### Task to complete
Could you give the data below again, exactly and completely?

### Information supplied
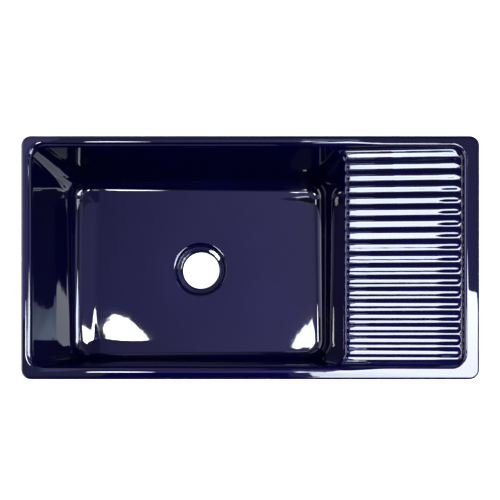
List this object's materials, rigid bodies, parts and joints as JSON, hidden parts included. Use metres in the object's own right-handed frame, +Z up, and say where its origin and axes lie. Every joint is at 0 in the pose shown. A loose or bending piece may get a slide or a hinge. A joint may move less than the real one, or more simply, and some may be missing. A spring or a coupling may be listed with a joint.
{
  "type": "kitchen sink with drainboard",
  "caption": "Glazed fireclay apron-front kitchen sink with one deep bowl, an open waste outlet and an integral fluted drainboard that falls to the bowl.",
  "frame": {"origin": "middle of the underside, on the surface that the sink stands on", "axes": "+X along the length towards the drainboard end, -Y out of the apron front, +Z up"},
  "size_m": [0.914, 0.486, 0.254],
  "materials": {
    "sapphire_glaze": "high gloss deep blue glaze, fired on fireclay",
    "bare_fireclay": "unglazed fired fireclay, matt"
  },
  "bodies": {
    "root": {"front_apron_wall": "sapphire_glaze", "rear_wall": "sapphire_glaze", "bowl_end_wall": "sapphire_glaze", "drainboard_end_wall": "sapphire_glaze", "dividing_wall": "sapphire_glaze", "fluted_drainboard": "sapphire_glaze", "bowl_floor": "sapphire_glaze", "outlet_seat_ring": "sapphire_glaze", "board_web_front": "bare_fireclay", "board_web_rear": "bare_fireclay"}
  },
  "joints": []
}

### Output for this task
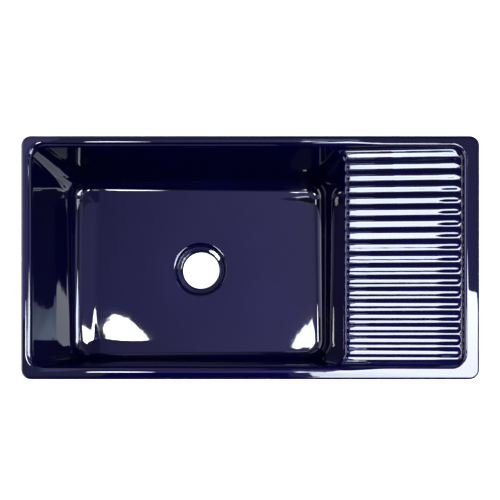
List this object's materials, rigid bodies, parts and joints as JSON, hidden parts included. Use metres in the object's own right-handed frame, +Z up, and say where its origin and axes lie. Every joint is at 0 in the pose shown. A loose or bending piece may get a slide or a hinge. A joint may move less than the real one, or more simply, and some may be missing. A spring or a coupling may be listed with a joint.
{
  "type": "kitchen sink with drainboard",
  "caption": "Glazed fireclay apron-front kitchen sink with one deep bowl, an open waste outlet and an integral fluted drainboard that falls to the bowl.",
  "frame": {"origin": "middle of the underside, on the surface that the sink stands on", "axes": "+X along the length towards the drainboard end, -Y out of the apron front, +Z up"},
  "size_m": [0.914, 0.486, 0.254],
  "materials": {
    "sapphire_glaze": "high gloss deep blue glaze, fired on fireclay",
    "bare_fireclay": "unglazed fired fireclay, matt"
  },
  "bodies": {
    "root": {"front_apron_wall": "sapphire_glaze", "rear_wall": "sapphire_glaze", "bowl_end_wall": "sapphire_glaze", "drainboard_end_wall": "sapphire_glaze", "dividing_wall": "sapphire_glaze", "fluted_drainboard": "sapphire_glaze", "bowl_floor": "sapphire_glaze", "outlet_seat_ring": "sapphire_glaze", "board_web_front": "bare_fireclay", "board_web_rear": "bare_fireclay"}
  },
  "joints": []
}